Related: Why Trading On Trump's North Korea Misstep Won’t Work
Gasoline prices at highest in four years. U.S. retail gasoline prices hit their highest level in four years just ahead of the Memorial Day weekend. National prices for regular gasoline are sitting just shy of $3 per gallon, averaging $2.96 per gallon. Still, prices have either peaked, or will likely soon hit a peak, and could soon decline. Refinery maintenance is ending and, more importantly, crude oil prices have declined sharply in the last few days.
U.S. DOJ looks into Bitcoin price manipulation. The U.S. Department of Justice has launched a criminal investigation into whether traders are manipulating the price of Bitcoin and other digital currencies. The probe is looking at illegal trading practices, including spoofing and flooding the market with fake orders, according to Bloomberg. Bitcoin plunged on the news of the investigation last week.
Ethereum drops 14 percent overnight. Cryptocurrencies plunged on Monday, with Ethereum falling by 14 percent before regaining some ground, although it was still off by nearly 7 percent in early trading.
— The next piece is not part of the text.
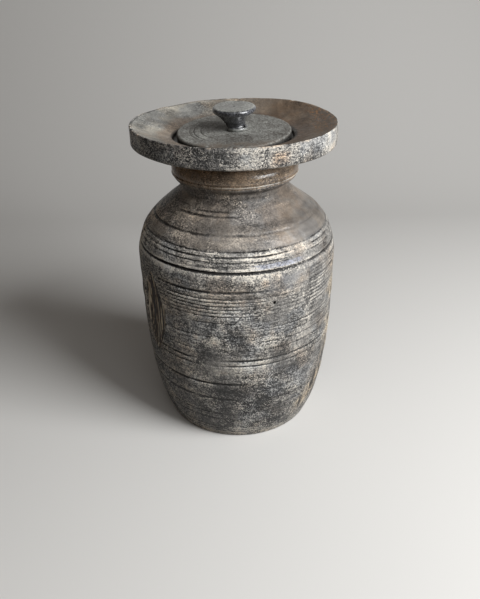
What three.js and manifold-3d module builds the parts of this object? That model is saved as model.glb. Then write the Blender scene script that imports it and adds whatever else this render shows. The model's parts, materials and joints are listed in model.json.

Bitcoin has also been on a downward trajectory since early May, dipping to just over $7,200 as of Monday, down from almost $10,000 a few weeks ago.
South Korea bans crypto trading in 11 countries. South Korea has banned the trading of cryptocurrencies in 11 countries over money laundering concerns. Transactions from residents in these countries, who are listed on the Non-Cooperative Countries and Territories blacklist, will be blocked. The countries include North Korea, Bosnia and Herzegovina, Ethiopia, Syria, Iran, Iraq, Sri Lanka, Trinidad and Tobago, Tunisia, Vanuatu and Yemen.